A publisher is, above all else, a for-profit company. A for-profit company has one main goal: to generate profit for its owners.
Everything else is secondary to that. Everything!
Sure, making money off of readers means you have to do stuff readers love, and writers get motivated to write and submit by, but if the economic equation doesn't work out, it's not going to happen.
A well-managed publisher will only help you or support you if they think there is a good chance to make money off of you.
And, even if they are sure they can make a fortune off of you, there are likely a bunch of authors with the exact same promising future. The publisher's time and money force them to choose.
Making money for a publisher depends not just on the quality of what they publish, but also on their chance to sell it and its chance to gain a readership.
Unfortunately, good quality alone doesn't guarantee that the readers will come.

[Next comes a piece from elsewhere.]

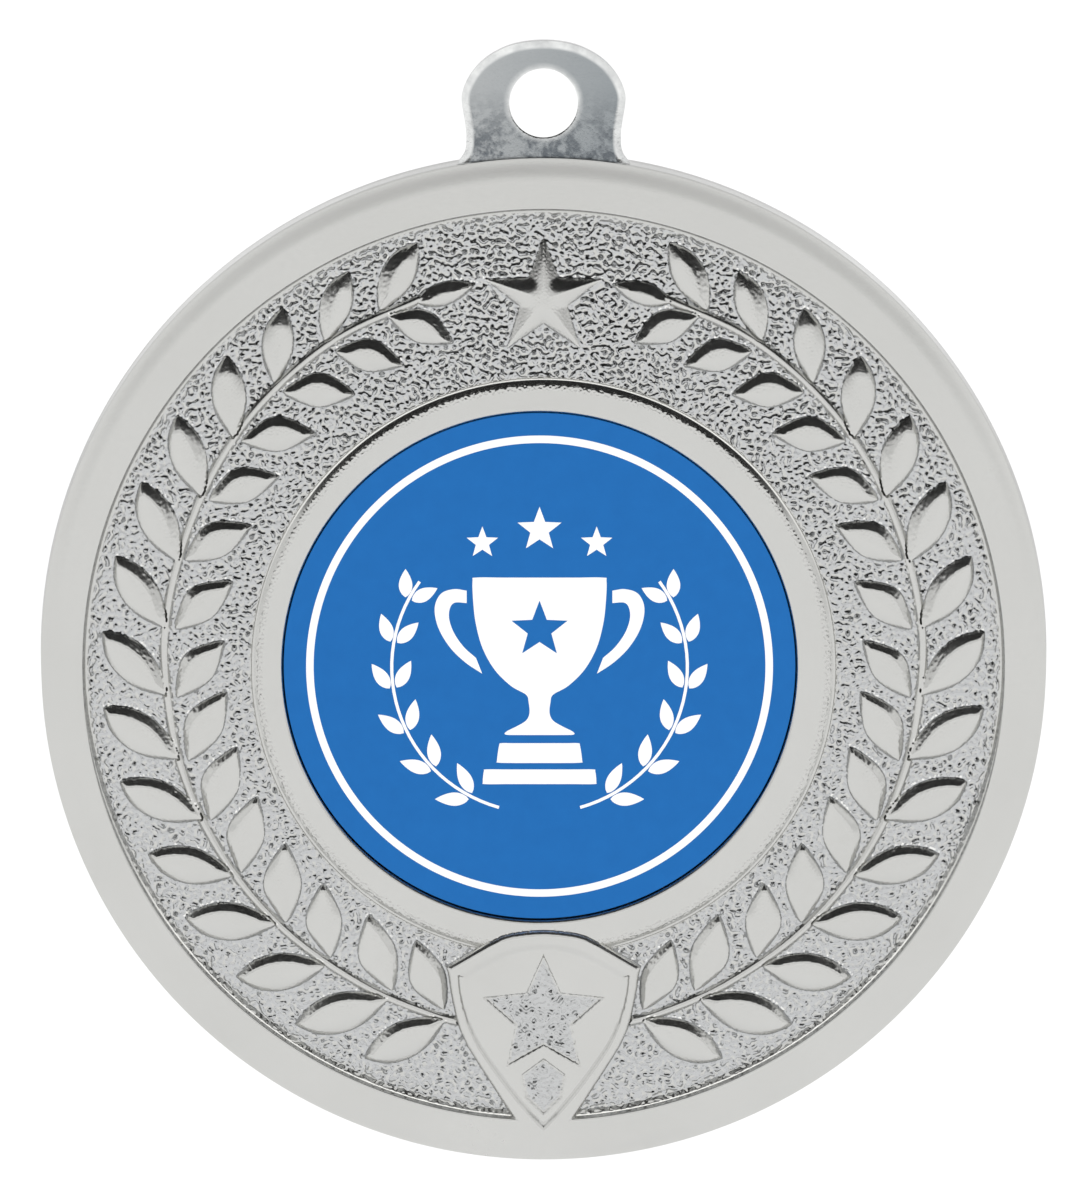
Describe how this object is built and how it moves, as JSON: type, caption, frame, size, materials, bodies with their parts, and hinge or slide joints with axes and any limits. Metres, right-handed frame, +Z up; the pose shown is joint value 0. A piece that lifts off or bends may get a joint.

I'm guessing you don't want to be picked up by a publisher on the verge of bankruptcy? ("Skriva" had an article about an author who had that specific experience and I think I take rejection over a bankrupt publisher any day...)
There are many reasons for rejection and far from all of them has anything to do with the quality of your work.
Find a long-term balance between writing, family, and friends
I'd also like to mention your questions about family and friends with regards to everything I've said.
Life is about balance. Many times about mixing opposites...
This is what you may have to do as well. Compromise and decide how to set things up. Perhaps skip TV to get time for your family AND writing. Negotiate solutions where your effort in the home or your time with friends vary depending on your writing. Dropping hobbies (I'm not saying writing is a hobby, but it might help if you replace one or several hobbies with it...) or any other ways to compromise and reorganize to make time for writing.
You should aim for a long-term solution, one your family and friends can live with until you've had your 800 rejections... One that survives the fact that even when you do get published you will in all likelihood still have the same fears and doubts and still work the same hours to get published again... and that this will repeat over and over.
Think of it as building a lifestyle more than anything else...
You will likely have to sacrifice something to become a successful author, but it doesn't have to be your family, friends or health.
A lot of writing can be done with just one less hour in front of the TV in the evening and/or getting out of bed an hour earlier in the morning.
After all, if you are well motivated... if you have something important to say... if you accept that certain thoughts will always want you to doubt that, you have all you need to start making the changes you want.